Les barrages hydroélectriques de la rivière Willamette, dans l’État de l’Oregon, sont au cœur d’un débat national qui oppose impératifs énergétiques et conservation de la biodiversité. Avec leurs murs de béton imposants et l’absence de voies adaptées pour les migrations des saumons, ces infrastructures, conçues principalement pour le contrôle des inondations, soulèvent des interrogations sur leur avenir.
Le Corps des ingénieurs de l’armée américaine (U.S. Army Corps of Engineers) avait initialement proposé des solutions coûteuses et complexes, comme des pièges mécaniques géants pour transporter les jeunes saumons en camions-citernes. Cette idée controversée, estimée entre 170 et 450 millions de dollars par dispositif, a été jugée inefficace par des biologistes et critiquée par des groupes de défense de l’environnement et des utilisateurs industriels.
Un tournant législatif
En janvier 2025, le président Joe Biden a signé une loi qui ordonne la suspension des projets du Corps en faveur d’une étude approfondie sur l’impact d’une suppression progressive des barrages pour la production d’électricité. Cette décision suit les révélations de médias comme *Oregon Public Broadcasting* et *ProPublica*, qui avaient mis en lumière les coûts exorbitants et les impacts environnementaux persistants.
Selon un rapport récent de la National Oceanic and Atmospheric Administration (NOAA), les solutions proposées par le Corps mettraient en péril les saumons et les truites arc-en-ciel (steelhead), déjà classés parmi les espèces menacées. Le rapport recommande des ajustements profonds, notamment le rétablissement d’un débit fluvial plus naturel et la surveillance accrue des espèces migratrices.
Un modèle économique contesté
Avec seulement 1 % de la production électrique régionale, les barrages de la Willamette génèrent une électricité cinq fois plus coûteuse que celle produite par les grands barrages des rivières Columbia et Snake. Ces données renforcent les critiques sur la rentabilité de ces infrastructures.
Le Corps a par ailleurs accumulé des retards dans ses études demandées par le Congrès en 2020 et 2022 pour évaluer l’impact d’une fermeture des turbines hydroélectriques. En dépit de ces retards, il poursuivait des projets sur 30 ans incluant des investissements en hydropower, suscitant la frustration de législateurs comme Val Hoyle, représentante démocrate de l’Oregon.
Entre nature et infrastructures
Un retour à des niveaux d’eau proches de ceux d’un cours d’eau non aménagé pourrait résoudre une partie des problèmes de migration des poissons.
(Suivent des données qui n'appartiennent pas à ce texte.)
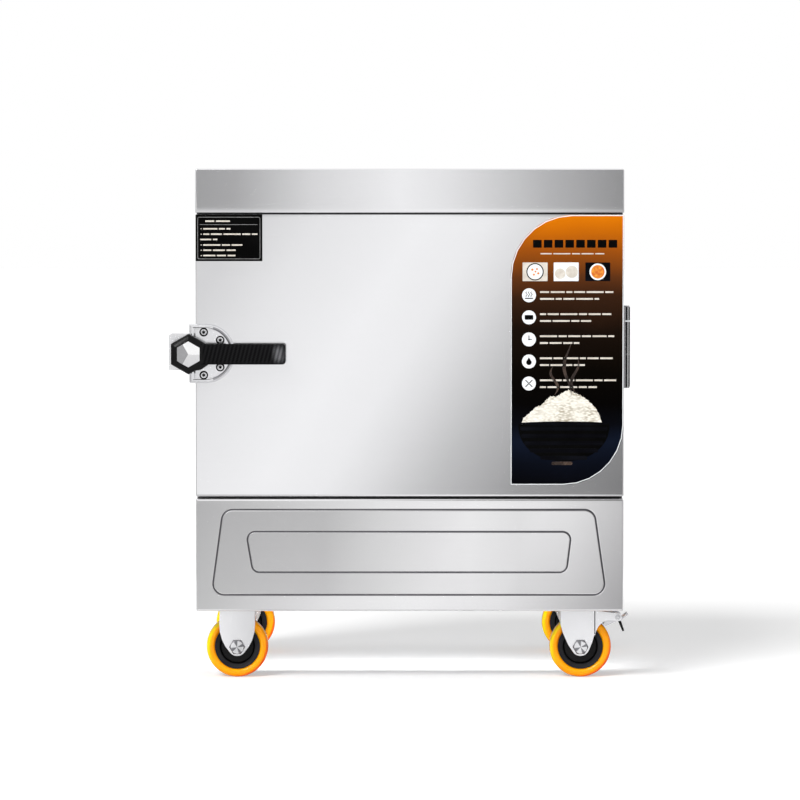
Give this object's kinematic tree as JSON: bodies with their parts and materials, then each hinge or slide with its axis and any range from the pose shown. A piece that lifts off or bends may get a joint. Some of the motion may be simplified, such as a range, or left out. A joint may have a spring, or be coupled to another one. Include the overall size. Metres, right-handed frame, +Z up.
{
  "type": "commercial rice steamer",
  "caption": "Steam cooking cabinet on castors: insulated door with lever latch, chamber with trays on racks, water tank with heating tubes, float box and drain valve.",
  "frame": {"origin": "on the floor under the middle of the cabinet", "axes": "+X to the right seen from the front, the door faces -Y, +Z up"},
  "size_m": [0.7573, 0.6512, 0.838],
  "materials": {
    "stainless": "polished sheet with a fine horizontal grain",
    "stainless_pressed": "polished sheet with pressed lines",
    "stainless_liner": "satin sheet",
    "tray_steel": "pressed, lightly scratched",
    "frame_steel": "grey paint",
    "zinc": "bright zinc plating",
    "hinge_steel": "polished",
    "bolt_steel": "machined",
    "brake_steel": "zinc plated, dark shoe",
    "latch_chrome": "satin cast metal",
    "latch_insert": "faceted, satin",
    "heating_tube": "drawn tube",
    "brass": "machined",
    "insulation": "pale foam",
    "gasket": "grey silicone",
    "black_plastic": "moulded",
    "grey_plastic": "moulded",
    "lever_black": "black with a woven look",
    "lever_red": "dipped plastic coat",
    "float_plastic": "moulded",
    "wheel_core": "black nylon",
    "tread": "glossy orange polyurethane"
  },
  "bodies": {
    "root": {"side_panel_left": "stainless", "side_panel_right": "stainless", "back_panel": "stainless", "top_cover": "stainless", "front_frame": "stainless", "front_lower_panel": "stainless_pressed", "chamber_liner": "stainless_liner", "tray_racks": "stainless_liner", "cabinet_insulation": "insulation", "base_frame": "frame_steel", "water_tank": "stainless_liner", "heating_elements": "heating_tube", "steam_baffle": "stainless_liner", "float_box": "stainless_liner", "float_box_lid": "stainless_liner", "float_valve": "brass", "drain_valve_body": "brass", "vent_pipe": "stainless", "control_box": "stainless", "control_box_cover": "stainless", "contactor": "grey_plastic", "cable_gland": "black_plastic", "keeper_bracket": "zinc", "hinge_leaf_cabinet": "hinge_steel", "hinge_pin": "hinge_steel", "rigid_castor_forks": "zinc", "rigid_castor_axles": "bolt_steel", "swivel_castor_plates": "zinc", "castor_bolts": "bolt_steel"},
    "door": {"door_outer_skin": "stainless", "door_inner_skin": "stainless_liner", "door_insulation": "insulation", "door_gasket": "gasket", "latch_base": "latch_chrome", "latch_screws": "bolt_steel", "hinge_leaf_door": "hinge_steel"},
    "latch": {"latch_lever": "lever_black", "latch_gem": "latch_insert", "latch_spindle": "bolt_steel"},
    "roller": {"keeper_roller": "grey_plastic"},
    "swivel_front": {"swivel_fork_front": "zinc", "swivel_axle_front": "bolt_steel"},
    "swivel_back": {"swivel_fork_back": "zinc", "swivel_axle_back": "bolt_steel"},
    "brake": {"brake_pedal_front": "brake_steel"},
    "drain_lever": {"drain_valve_lever": "lever_red"},
    "float": {"float_arm": "float_plastic"},
    "knob": {"switch_knob": "black_plastic"},
    "wheel_front_left": {"wheel_core_front_left": "wheel_core", "wheel_tread_front_left": "tread"},
    "wheel_back_left": {"wheel_core_back_left": "wheel_core", "wheel_tread_back_left": "tread"},
    "wheel_front_right": {"wheel_core_front_right": "wheel_core", "wheel_tread_front_right": "tread"},
    "wheel_back_right": {"wheel_core_back_right": "wheel_core", "wheel_tread_back_right": "tread"},
    "tray_1": {"tray_1": "tray_steel"},
    "tray_2": {"tray_2": "tray_steel"},
    "tray_3": {"tray_3": "tray_steel"},
    "tray_4": {"tray_4": "tray_steel"}
  },
  "joints": [
    {"name": "door_hinge", "type": "hinge", "parent": "root", "child": "door", "pos_m": [0.3563, -0.213, 0.5455], "axis": [0, 0, 1], "range_deg": [0, 180]},
    {"name": "latch_turn", "type": "hinge", "parent": "door", "child": "latch", "pos_m": [-0.3603, -0.27, 0.5364], "axis": [0, -1, 0], "range_deg": [0, 90]},
    {"name": "roller_spin", "type": "hinge", "parent": "root", "child": "roller", "pos_m": [-0.3865, -0.222, 0.5364], "axis": [0, 0, 1], "continuous": true},
    {"name": "wheel_front_left_spin", "type": "hinge", "parent": "root", "child": "wheel_front_left", "pos_m": [-0.2844, -0.2, 0.0508], "axis": [0, 1, 0], "continuous": true},
    {"name": "wheel_back_left_spin", "type": "hinge", "parent": "root", "child": "wheel_back_left", "pos_m": [-0.2844, 0.2, 0.0508], "axis": [0, 1, 0], "continuous": true},
    {"name": "castor_front_swivel", "type": "hinge", "parent": "root", "child": "swivel_front", "pos_m": [0.2575, -0.2, 0.12], "axis": [0, 0, 1], "continuous": true},
    {"name": "castor_back_swivel", "type": "hinge", "parent": "root", "child": "swivel_back", "pos_m": [0.2575, 0.2, 0.12], "axis": [0, 0, 1], "continuous": true},
    {"name": "wheel_front_right_spin", "type": "hinge", "parent": "swivel_front", "child": "wheel_front_right", "pos_m": [0.2815, -0.2, 0.0508], "axis": [0, 1, 0], "continuous": true},
    {"name": "wheel_back_right_spin", "type": "hinge", "parent": "swivel_back", "child": "wheel_back_right", "pos_m": [0.2815, 0.2, 0.0508], "axis": [0, 1, 0], "continuous": true},
    {"name": "brake_press", "type": "hinge", "parent": "swivel_front", "child": "brake", "pos_m": [0.343, -0.2, 0.0998], "axis": [0, -1, 0], "range_deg": [0, 14]},
    {"name": "drain_lever_turn", "type": "hinge", "parent": "root", "child": "drain_lever", "pos_m": [-0.2, 0.29, 0.2], "axis": [0, 0, 1], "range_deg": [0, 90]},
    {"name": "float_lift", "type": "hinge", "parent": "root", "child": "float", "pos_m": [0.31515, 0.178, 0.292], "axis": [1, 0, 0], "range_deg": [-20, 0]},
    {"name": "switch_turn", "type": "hinge", "parent": "root", "child": "knob", "pos_m": [0.205, 0.3312, 0.565], "axis": [0, 1, 0], "range_deg": [0, 90]},
    {"name": "tray_1_slide", "type": "slide", "parent": "root", "child": "tray_1", "axis": [0, -1, 0], "range_m": [0, 0.012]},
    {"name": "tray_2_slide", "type": "slide", "parent": "root", "child": "tray_2", "axis": [0, -1, 0], "range_m": [0, 0.012]},
    {"name": "tray_3_slide", "type": "slide", "parent": "root", "child": "tray_3", "axis": [0, -1, 0], "range_m": [0, 0.012]},
    {"name": "tray_4_slide", "type": "slide", "parent": "root", "child": "tray_4", "axis": [0, -1, 0], "range_m": [0, 0.012]}
  ]
}
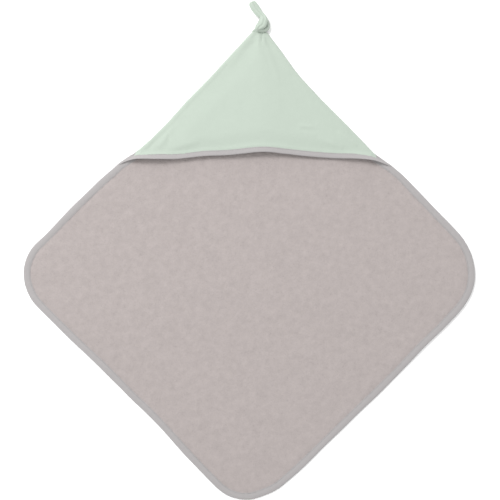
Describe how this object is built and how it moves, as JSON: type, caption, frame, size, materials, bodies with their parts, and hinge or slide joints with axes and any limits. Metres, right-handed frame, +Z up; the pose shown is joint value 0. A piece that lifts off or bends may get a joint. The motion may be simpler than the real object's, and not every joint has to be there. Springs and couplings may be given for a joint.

Toutefois, cette transition ne serait pas sans conséquences : des villes en aval risquent des difficultés liées à la gestion des boues accumulées dans les réservoirs, comme ce fut le cas en 2023 lorsque la vidange des barrages a temporairement compromis la qualité de l’eau potable.
Le Congrès a donc mandaté le Corps pour évaluer des solutions aux défis en aval, y compris la modernisation des systèmes d’eau potable des villes concernées. Une disposition méconnue permet au Corps de financer jusqu’à 75 % des coûts de ces infrastructures, mais cette option n’a jamais été exploitée dans l’Oregon.
Les perspectives pour la Willamette
Pour les tribus autochtones, comme les Confédérés de Grand Ronde, la préservation des saumons est un enjeu vital, autant culturel qu’environnemental. Kathleen George, membre du conseil tribal, appelle à une accélération des efforts pour restaurer les écosystèmes fluviaux.
Les prochaines décisions auront des implications importantes, non seulement pour l’Oregon, mais aussi pour d’autres régions où des infrastructures vieillissantes doivent être adaptées aux exigences modernes. La gestion des barrages de la Willamette pourrait devenir un modèle pour réconcilier énergie renouvelable, biodiversité et viabilité économique.